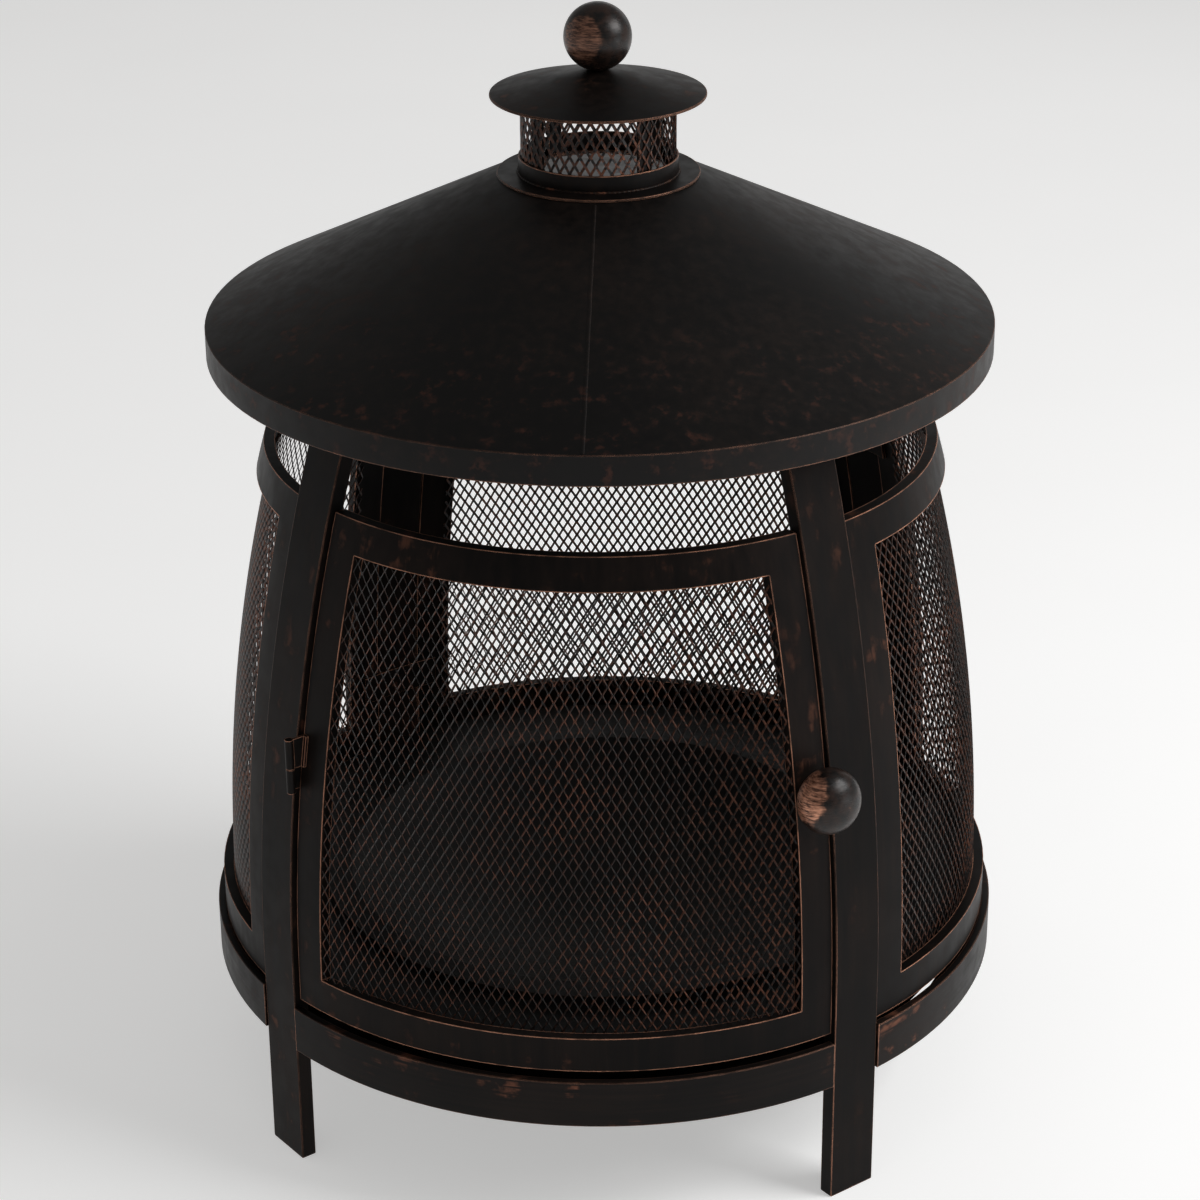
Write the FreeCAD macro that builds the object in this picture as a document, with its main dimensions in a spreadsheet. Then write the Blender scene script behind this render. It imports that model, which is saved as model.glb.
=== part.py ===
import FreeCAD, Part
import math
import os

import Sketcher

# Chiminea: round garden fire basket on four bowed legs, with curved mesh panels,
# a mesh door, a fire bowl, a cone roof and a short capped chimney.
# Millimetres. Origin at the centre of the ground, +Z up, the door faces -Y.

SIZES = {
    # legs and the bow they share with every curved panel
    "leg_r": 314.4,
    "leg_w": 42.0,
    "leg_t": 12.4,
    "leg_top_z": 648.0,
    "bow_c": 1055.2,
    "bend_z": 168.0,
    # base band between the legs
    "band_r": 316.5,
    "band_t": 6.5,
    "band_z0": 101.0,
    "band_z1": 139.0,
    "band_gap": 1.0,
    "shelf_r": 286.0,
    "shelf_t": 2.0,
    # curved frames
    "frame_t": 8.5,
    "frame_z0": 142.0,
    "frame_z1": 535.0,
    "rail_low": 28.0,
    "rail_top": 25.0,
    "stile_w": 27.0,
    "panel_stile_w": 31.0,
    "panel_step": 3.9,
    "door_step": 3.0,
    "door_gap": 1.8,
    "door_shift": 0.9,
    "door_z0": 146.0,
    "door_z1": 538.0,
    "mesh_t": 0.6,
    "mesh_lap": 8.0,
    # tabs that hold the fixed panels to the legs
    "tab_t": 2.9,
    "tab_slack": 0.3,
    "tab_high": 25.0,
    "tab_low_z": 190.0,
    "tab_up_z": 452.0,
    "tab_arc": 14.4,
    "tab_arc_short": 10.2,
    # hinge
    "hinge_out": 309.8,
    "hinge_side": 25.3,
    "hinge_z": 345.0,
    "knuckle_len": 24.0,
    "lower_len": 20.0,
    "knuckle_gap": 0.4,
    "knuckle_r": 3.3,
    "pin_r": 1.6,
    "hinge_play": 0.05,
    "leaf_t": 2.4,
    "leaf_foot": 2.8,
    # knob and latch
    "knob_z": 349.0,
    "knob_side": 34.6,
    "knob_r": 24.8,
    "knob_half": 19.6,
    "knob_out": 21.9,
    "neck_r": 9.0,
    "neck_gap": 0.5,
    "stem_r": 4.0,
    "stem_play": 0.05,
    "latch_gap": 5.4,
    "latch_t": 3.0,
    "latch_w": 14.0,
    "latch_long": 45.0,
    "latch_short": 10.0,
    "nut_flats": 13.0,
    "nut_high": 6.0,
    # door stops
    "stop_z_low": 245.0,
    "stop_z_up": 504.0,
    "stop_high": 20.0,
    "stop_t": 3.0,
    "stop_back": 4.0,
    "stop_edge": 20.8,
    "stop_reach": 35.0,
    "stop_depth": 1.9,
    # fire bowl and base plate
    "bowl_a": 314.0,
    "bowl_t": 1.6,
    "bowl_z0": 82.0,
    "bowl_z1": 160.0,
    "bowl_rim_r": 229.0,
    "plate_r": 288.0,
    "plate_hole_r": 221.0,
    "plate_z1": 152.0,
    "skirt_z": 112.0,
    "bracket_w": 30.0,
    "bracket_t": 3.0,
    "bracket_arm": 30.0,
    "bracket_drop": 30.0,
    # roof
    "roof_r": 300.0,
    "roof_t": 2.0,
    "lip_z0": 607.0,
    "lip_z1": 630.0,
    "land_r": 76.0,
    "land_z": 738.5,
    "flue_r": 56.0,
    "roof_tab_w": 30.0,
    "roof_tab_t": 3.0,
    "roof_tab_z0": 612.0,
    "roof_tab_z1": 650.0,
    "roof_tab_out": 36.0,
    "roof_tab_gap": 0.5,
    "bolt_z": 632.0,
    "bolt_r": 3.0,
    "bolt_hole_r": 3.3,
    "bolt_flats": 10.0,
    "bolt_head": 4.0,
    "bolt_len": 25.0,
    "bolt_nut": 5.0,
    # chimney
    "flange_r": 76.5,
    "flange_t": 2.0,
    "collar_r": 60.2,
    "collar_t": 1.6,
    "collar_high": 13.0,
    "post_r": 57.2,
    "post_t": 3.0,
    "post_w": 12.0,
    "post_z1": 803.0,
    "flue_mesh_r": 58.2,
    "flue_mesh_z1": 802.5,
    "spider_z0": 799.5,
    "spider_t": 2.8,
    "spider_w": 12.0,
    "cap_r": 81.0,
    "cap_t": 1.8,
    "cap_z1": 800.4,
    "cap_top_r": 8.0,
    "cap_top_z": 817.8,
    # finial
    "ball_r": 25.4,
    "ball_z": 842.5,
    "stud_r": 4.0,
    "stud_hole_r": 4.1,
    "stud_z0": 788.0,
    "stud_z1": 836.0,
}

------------

● **Exercise brief**
Exactly reproduce the material above.

● **Complete output**
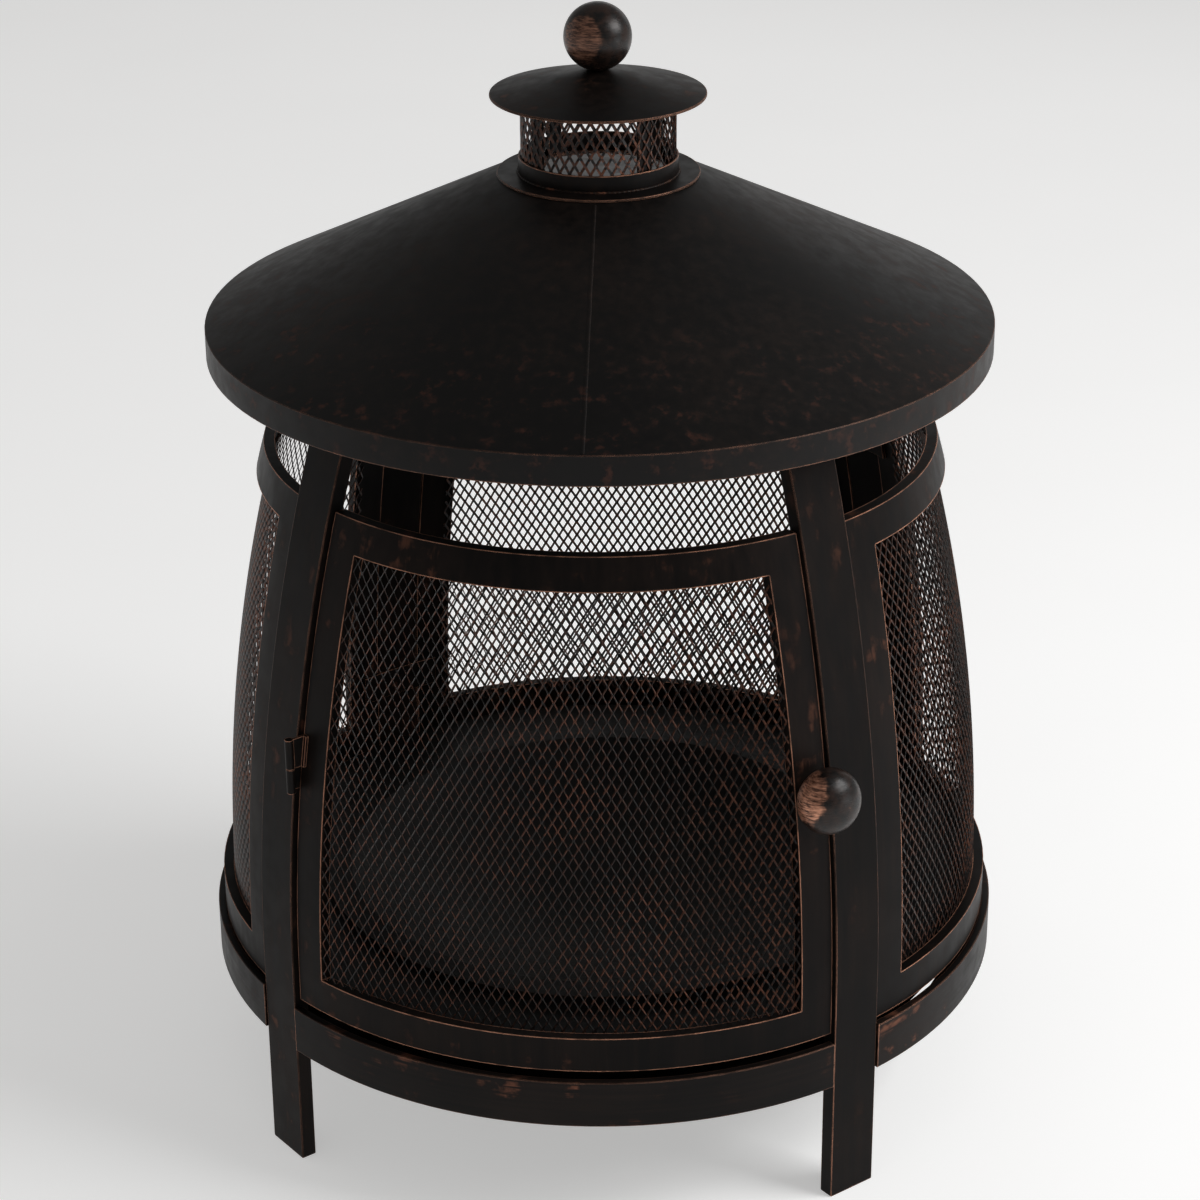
Write the FreeCAD macro that builds the object in this picture as a document, with its main dimensions in a spreadsheet. Then write the Blender scene script behind this render. It imports that model, which is saved as model.glb.
=== part.py ===
import FreeCAD, Part
import math
import os

import Sketcher

# Chiminea: round garden fire basket on four bowed legs, with curved mesh panels,
# a mesh door, a fire bowl, a cone roof and a short capped chimney.
# Millimetres. Origin at the centre of the ground, +Z up, the door faces -Y.

SIZES = {
    # legs and the bow they share with every curved panel
    "leg_r": 314.4,
    "leg_w": 42.0,
    "leg_t": 12.4,
    "leg_top_z": 648.0,
    "bow_c": 1055.2,
    "bend_z": 168.0,
    # base band between the legs
    "band_r": 316.5,
    "band_t": 6.5,
    "band_z0": 101.0,
    "band_z1": 139.0,
    "band_gap": 1.0,
    "shelf_r": 286.0,
    "shelf_t": 2.0,
    # curved frames
    "frame_t": 8.5,
    "frame_z0": 142.0,
    "frame_z1": 535.0,
    "rail_low": 28.0,
    "rail_top": 25.0,
    "stile_w": 27.0,
    "panel_stile_w": 31.0,
    "panel_step": 3.9,
    "door_step": 3.0,
    "door_gap": 1.8,
    "door_shift": 0.9,
    "door_z0": 146.0,
    "door_z1": 538.0,
    "mesh_t": 0.6,
    "mesh_lap": 8.0,
    # tabs that hold the fixed panels to the legs
    "tab_t": 2.9,
    "tab_slack": 0.3,
    "tab_high": 25.0,
    "tab_low_z": 190.0,
    "tab_up_z": 452.0,
    "tab_arc": 14.4,
    "tab_arc_short": 10.2,
    # hinge
    "hinge_out": 309.8,
    "hinge_side": 25.3,
    "hinge_z": 345.0,
    "knuckle_len": 24.0,
    "lower_len": 20.0,
    "knuckle_gap": 0.4,
    "knuckle_r": 3.3,
    "pin_r": 1.6,
    "hinge_play": 0.05,
    "leaf_t": 2.4,
    "leaf_foot": 2.8,
    # knob and latch
    "knob_z": 349.0,
    "knob_side": 34.6,
    "knob_r": 24.8,
    "knob_half": 19.6,
    "knob_out": 21.9,
    "neck_r": 9.0,
    "neck_gap": 0.5,
    "stem_r": 4.0,
    "stem_play": 0.05,
    "latch_gap": 5.4,
    "latch_t": 3.0,
    "latch_w": 14.0,
    "latch_long": 45.0,
    "latch_short": 10.0,
    "nut_flats": 13.0,
    "nut_high": 6.0,
    # door stops
    "stop_z_low": 245.0,
    "stop_z_up": 504.0,
    "stop_high": 20.0,
    "stop_t": 3.0,
    "stop_back": 4.0,
    "stop_edge": 20.8,
    "stop_reach": 35.0,
    "stop_depth": 1.9,
    # fire bowl and base plate
    "bowl_a": 314.0,
    "bowl_t": 1.6,
    "bowl_z0": 82.0,
    "bowl_z1": 160.0,
    "bowl_rim_r": 229.0,
    "plate_r": 288.0,
    "plate_hole_r": 221.0,
    "plate_z1": 152.0,
    "skirt_z": 112.0,
    "bracket_w": 30.0,
    "bracket_t": 3.0,
    "bracket_arm": 30.0,
    "bracket_drop": 30.0,
    # roof
    "roof_r": 300.0,
    "roof_t": 2.0,
    "lip_z0": 607.0,
    "lip_z1": 630.0,
    "land_r": 76.0,
    "land_z": 738.5,
    "flue_r": 56.0,
    "roof_tab_w": 30.0,
    "roof_tab_t": 3.0,
    "roof_tab_z0": 612.0,
    "roof_tab_z1": 650.0,
    "roof_tab_out": 36.0,
    "roof_tab_gap": 0.5,
    "bolt_z": 632.0,
    "bolt_r": 3.0,
    "bolt_hole_r": 3.3,
    "bolt_flats": 10.0,
    "bolt_head": 4.0,
    "bolt_len": 25.0,
    "bolt_nut": 5.0,
    # chimney
    "flange_r": 76.5,
    "flange_t": 2.0,
    "collar_r": 60.2,
    "collar_t": 1.6,
    "collar_high": 13.0,
    "post_r": 57.2,
    "post_t": 3.0,
    "post_w": 12.0,
    "post_z1": 803.0,
    "flue_mesh_r": 58.2,
    "flue_mesh_z1": 802.5,
    "spider_z0": 799.5,
    "spider_t": 2.8,
    "spider_w": 12.0,
    "cap_r": 81.0,
    "cap_t": 1.8,
    "cap_z1": 800.4,
    "cap_top_r": 8.0,
    "cap_top_z": 817.8,
    # finial
    "ball_r": 25.4,
    "ball_z": 842.5,
    "stud_r": 4.0,
    "stud_hole_r": 4.1,
    "stud_z0": 788.0,
    "stud_z1": 836.0,
}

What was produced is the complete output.